Temat: Jak zachować się w takiej sytuacji, kto popełnił błąd?

Kasia M.:
czy chłopakowi zależy czy nie, bo mam mętlik w sumie troszkę w głowie
jak cholera mu zależy :p
Kasia M.

Kasia M. specjalista ds.
finansów

Temat: Jak zachować się w takiej sytuacji, kto popełnił błąd?

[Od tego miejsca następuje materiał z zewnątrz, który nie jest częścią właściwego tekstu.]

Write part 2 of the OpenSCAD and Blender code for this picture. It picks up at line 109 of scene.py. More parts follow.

Mam wrażenie, że to jakaś gra z jego strony. Dziś minęliśmy się mówiąc sobie jedynie cześć. Trudno jest mi cokolwiek myśleć, bo nie wiem co on tak naprawdę myśli. Jak dla mnie jego zachowanie jest dziwne. Staram się być miła i odpisywać kiedy pisze, ale z drugiej strony zaraz tak jakby nic nie było.
Kasia M.

Kasia M. specjalista ds.
finansów

Temat: Jak zachować się w takiej sytuacji, kto popełnił błąd?

Nie było w sensie z jego strony. Bo raz zachowuje się tak jakby mu zależało, a zaraz inaczej?

konto usunięte

Temat: Jak zachować się w takiej sytuacji, kto popełnił błąd?

Kasia M.:
Nie było w sensie z jego strony. Bo raz zachowuje się tak jakby mu zależało, a zaraz inaczej?
nie widzę ani jednego zachowania z jego strony, które można by określić mianem "zależenia mu"
Kasia M.

Kasia M. specjalista ds.
finansów

Temat: Jak zachować się w takiej sytuacji, kto popełnił błąd?

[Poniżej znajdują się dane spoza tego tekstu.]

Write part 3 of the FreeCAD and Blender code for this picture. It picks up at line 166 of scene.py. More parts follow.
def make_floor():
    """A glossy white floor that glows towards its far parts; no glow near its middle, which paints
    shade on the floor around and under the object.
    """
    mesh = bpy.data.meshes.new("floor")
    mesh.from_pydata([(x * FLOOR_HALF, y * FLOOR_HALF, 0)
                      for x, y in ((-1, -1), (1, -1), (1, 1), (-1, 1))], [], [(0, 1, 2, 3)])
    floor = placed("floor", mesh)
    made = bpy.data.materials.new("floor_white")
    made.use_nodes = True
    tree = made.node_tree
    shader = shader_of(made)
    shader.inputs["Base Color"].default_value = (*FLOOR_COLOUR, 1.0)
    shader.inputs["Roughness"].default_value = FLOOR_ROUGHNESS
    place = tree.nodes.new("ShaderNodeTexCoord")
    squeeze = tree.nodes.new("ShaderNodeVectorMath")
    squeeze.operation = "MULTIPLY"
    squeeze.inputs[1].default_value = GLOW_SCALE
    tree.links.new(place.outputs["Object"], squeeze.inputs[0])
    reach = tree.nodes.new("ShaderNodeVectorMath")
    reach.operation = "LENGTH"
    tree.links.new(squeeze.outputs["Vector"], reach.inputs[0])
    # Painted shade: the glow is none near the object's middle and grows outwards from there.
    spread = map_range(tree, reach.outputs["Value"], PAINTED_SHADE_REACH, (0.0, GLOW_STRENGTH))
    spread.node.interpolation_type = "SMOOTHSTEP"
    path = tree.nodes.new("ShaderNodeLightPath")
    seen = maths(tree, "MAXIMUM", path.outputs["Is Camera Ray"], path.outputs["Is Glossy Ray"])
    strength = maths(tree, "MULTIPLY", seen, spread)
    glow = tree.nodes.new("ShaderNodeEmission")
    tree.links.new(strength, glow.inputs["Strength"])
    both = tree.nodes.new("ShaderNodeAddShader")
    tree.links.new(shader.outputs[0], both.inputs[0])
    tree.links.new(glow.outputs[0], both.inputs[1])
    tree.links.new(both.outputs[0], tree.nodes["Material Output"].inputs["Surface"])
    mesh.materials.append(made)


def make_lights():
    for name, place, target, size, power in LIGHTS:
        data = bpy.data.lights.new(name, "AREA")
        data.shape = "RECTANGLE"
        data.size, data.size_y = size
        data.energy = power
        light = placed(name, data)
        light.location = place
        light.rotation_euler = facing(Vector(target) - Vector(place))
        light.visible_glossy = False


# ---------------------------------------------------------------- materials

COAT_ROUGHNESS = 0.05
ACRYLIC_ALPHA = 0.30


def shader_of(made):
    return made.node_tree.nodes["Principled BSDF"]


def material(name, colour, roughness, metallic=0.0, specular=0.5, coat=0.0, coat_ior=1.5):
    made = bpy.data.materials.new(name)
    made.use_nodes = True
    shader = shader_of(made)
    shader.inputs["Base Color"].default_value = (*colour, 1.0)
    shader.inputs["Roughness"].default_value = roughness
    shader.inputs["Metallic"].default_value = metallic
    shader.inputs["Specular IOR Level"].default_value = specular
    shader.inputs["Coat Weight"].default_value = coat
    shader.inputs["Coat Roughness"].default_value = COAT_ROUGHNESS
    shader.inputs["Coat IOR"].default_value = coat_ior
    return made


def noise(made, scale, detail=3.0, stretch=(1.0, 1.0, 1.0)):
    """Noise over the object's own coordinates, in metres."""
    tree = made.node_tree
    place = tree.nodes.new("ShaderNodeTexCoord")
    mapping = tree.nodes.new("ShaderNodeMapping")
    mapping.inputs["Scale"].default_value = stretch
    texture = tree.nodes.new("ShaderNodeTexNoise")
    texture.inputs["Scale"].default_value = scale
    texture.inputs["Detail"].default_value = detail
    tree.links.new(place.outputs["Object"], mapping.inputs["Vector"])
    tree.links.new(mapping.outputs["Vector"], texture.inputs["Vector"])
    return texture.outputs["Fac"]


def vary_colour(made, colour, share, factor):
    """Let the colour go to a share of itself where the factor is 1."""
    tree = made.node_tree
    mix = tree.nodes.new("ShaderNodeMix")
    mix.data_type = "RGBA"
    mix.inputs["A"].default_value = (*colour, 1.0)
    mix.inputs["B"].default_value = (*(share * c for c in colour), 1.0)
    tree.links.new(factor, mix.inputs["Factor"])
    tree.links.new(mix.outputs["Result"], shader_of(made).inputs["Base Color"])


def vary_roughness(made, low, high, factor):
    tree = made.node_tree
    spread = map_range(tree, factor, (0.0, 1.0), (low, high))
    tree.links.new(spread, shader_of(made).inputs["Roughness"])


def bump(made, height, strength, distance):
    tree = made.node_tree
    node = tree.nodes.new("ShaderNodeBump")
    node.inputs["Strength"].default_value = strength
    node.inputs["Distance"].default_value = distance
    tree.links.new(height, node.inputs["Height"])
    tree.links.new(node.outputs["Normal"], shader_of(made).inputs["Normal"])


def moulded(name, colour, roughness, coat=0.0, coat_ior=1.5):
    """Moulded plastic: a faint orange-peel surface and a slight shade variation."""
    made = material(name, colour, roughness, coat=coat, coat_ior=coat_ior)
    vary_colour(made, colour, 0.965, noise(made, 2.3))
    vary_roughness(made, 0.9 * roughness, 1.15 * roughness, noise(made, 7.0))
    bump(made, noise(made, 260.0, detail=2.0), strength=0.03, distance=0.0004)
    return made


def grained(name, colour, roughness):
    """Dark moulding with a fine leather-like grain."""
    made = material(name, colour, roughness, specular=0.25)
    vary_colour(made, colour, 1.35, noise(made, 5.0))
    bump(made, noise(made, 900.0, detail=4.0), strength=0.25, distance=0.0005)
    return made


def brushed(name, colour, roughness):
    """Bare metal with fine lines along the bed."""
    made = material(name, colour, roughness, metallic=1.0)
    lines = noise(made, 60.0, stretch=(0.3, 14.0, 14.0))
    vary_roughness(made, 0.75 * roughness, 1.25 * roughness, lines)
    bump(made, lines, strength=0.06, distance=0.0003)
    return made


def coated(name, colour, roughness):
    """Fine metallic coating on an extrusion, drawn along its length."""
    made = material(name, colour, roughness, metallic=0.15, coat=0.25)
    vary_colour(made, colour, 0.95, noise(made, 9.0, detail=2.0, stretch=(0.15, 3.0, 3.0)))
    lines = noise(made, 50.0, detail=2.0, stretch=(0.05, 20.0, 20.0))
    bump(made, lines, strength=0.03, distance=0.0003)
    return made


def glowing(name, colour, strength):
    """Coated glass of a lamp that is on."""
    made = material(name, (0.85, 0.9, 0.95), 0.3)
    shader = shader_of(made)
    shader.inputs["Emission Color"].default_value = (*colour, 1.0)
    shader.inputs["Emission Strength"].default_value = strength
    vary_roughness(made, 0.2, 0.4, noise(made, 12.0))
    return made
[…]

tzn. że to tylko moje wyobrażenia i że to ja za dużo sobie wyobrażałam?

konto usunięte

Temat: Jak zachować się w takiej sytuacji, kto popełnił błąd?

Kasia M.:
tzn. że to tylko moje wyobrażenia i że to ja za dużo sobie wyobrażałam?
nie wiem.
Nie widzę po prostu w jego zachowaniu chęci bliższej relacji niż koleżeństwo. Jeśli ktoś chce czegoś więcej, to naprawdę umie to pokazać tak, żeby ta druga osoba nie miała wątpliwości. Nie rozkminiaj, czy on chce ale się boi, a może ma złe wspomnienia i traumy po innych związkach i tego podobne bzdurki. Jakby chciał, to by tak się zachowywał, że nie miałabyś wątpliwości. Można oczywiście tak niestabilnie zachowującego się partnera doprowadzić do seksu, to nic trudnego, ale związku i uczucia z tego nie będzie. Trzymaj się zasady: jak facet chce, to sposób znajdzie.